I feel old. And a part of feeling old, as I’ve unenthusiastically discovered recently, is irrationally despising newfangled modern trends. Among those trends are social media “influencers”, a term which I’m still not sure I understand in context. Who is being influenced, what are they being influenced towards, and how is the so-called influencer doing any influencing besides being hot and rich? It’s a mystery to me. But it isn’t a mystery to Brazilian celebrity Larissa Manoela, an actor, singer, and Instagram mega-star who fronts the new rom-com Airplane Mode (Netflix) as basically herself. It’s about what you’d expect.

Here, Manoela plays Ana, an influencer so addicted to her phone that she’s liable to text and drive until she crashes and almost kills herself.
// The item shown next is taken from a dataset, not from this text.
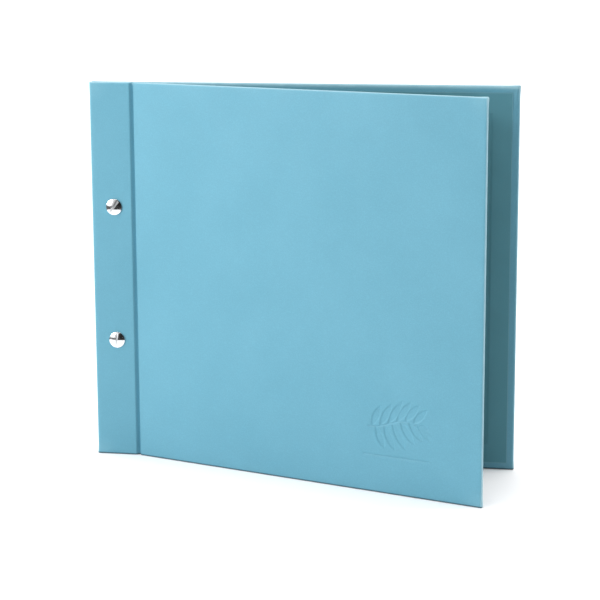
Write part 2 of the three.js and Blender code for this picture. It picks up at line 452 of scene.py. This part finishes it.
def petal(x, y, base_x, base_y, turn, length, width):
    """Distance inside a pointed leaf from its foot at (base_x, base_y), below 0 outside it."""
    along = (x - base_x) * math.cos(turn) + (y - base_y) * math.sin(turn)
    across = (y - base_y) * math.cos(turn) - (x - base_x) * math.sin(turn)
    t = along / length
    if not 0 < t < 1:
        return -1.0
    return width / 2 * math.sin(math.pi * t) ** PETAL_FULLNESS - abs(across)


def stem(x):
    """Height of the sprig's stem, a lazy S from left to right."""
    return STEM_LEVEL + STEM_SWING * math.sin(math.tau * (x + STEM_PHASE))


def ornament_inside(x, y):
    """Distance inside a leafy sprig that lies above a thin rule, in units of the ornament's width."""
    shapes = [-1.0]
    if STEM_ENDS[0] < x < STEM_ENDS[1]:
        shapes.append(STEM_HALF_WIDTH - abs(y - stem(x)))
    if abs(x) < ORNAMENT_HALF_WIDTH:
        shapes.append(RULE_HALF_WIDTH - abs(y - RULE_HEIGHT))
    for i in range(PETAL_PAIRS):
        foot = FIRST_PETAL + PETAL_SPACING * i
        length = PETAL_LENGTH - PETAL_TAPER * abs(i - LONGEST_PETAL)
        for way in (1, -1):
            lean = way * math.radians(PETAL_LEAN_DEG - LEAN_STEP_DEG * i)
            start = foot + PETAL_STAGGER * (1 - way) / 2
            shapes.append(petal(x, y, start, stem(foot), lean, length, PETAL_WIDTH))
    shapes.append(petal(x, y, TIP_FOOT, stem(TIP_FOOT), math.radians(TIP_LEAN_DEG), *TIP_SIZE))
    return max(shapes)


def ornament_place(u, z):
    """A point of the front panel in the ornament's own units, from its centre."""
    x = u - U_PANEL - ORNAMENT_CENTRE[0] * (U_RIGHT - U_PANEL)
    return x / ORNAMENT_SIZE, (z - ORNAMENT_CENTRE[1] * TOP) / ORNAMENT_SIZE


def press_ornament(obj):
    """Splits the outer face finely where the ornament is and presses it in."""
    work = bmesh.new()
    work.from_mesh(obj.data)

    def near(point):
        if point.y >= WRAPPED / 2:
            return False
        x, y = ornament_place(point.x, point.z)
        across = abs(x) < ORNAMENT_HALF_WIDTH + ORNAMENT_MARGIN
        return across and abs(y) < ORNAMENT_HALF_HEIGHT + ORNAMENT_MARGIN

    fine = [f for f in work.faces if all(near(v.co) for v in f.verts)]
    edges = list({e for f in fine for e in f.edges})
    bmesh.ops.subdivide_edges(work, edges=edges, cuts=ORNAMENT_CUTS, use_grid_fill=True)
    for vertex in work.verts:
        if near(vertex.co):
            inside = ornament_inside(*ornament_place(vertex.co.x, vertex.co.z))
            vertex.co.y += ORNAMENT_DEPTH * ramp(inside, ORNAMENT_EDGE)
    work.to_mesh(obj.data)
    work.free()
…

As everyone knows, there’s only one cure for digital influencing addiction, and it’s being banished to the rural farm of grandfather Germano (Erasmo Carlos) as punishment. No phone, no social media, manual tasks to fill the day with — is Ana about to discover that there’s more to life than beach selfies and arbitrary “likes”? Is she about to discover that there’s a real-life relationship to be had with humble blue-collar João (André Luiz Frambach)? You bet she is!

Ugh. Airplane Mode is directed by César Rodrigues and written by Renato Fagundes and Alice Name-Bomtempo, adapted from a Mexican script by Alberto Bremer, and nowhere in all of that creative cross-pollination is there an original idea. All of this is predictable and most of it is grating, though a part of that might be my age and sensibility talking. But highlights are hard to come by here; a dyed-in-the-wool performance from Erasmo Carlos helps to center things, but they’re centered on an obvious point: When you look up from your phone, who knows what you might see? Hopefully not this film.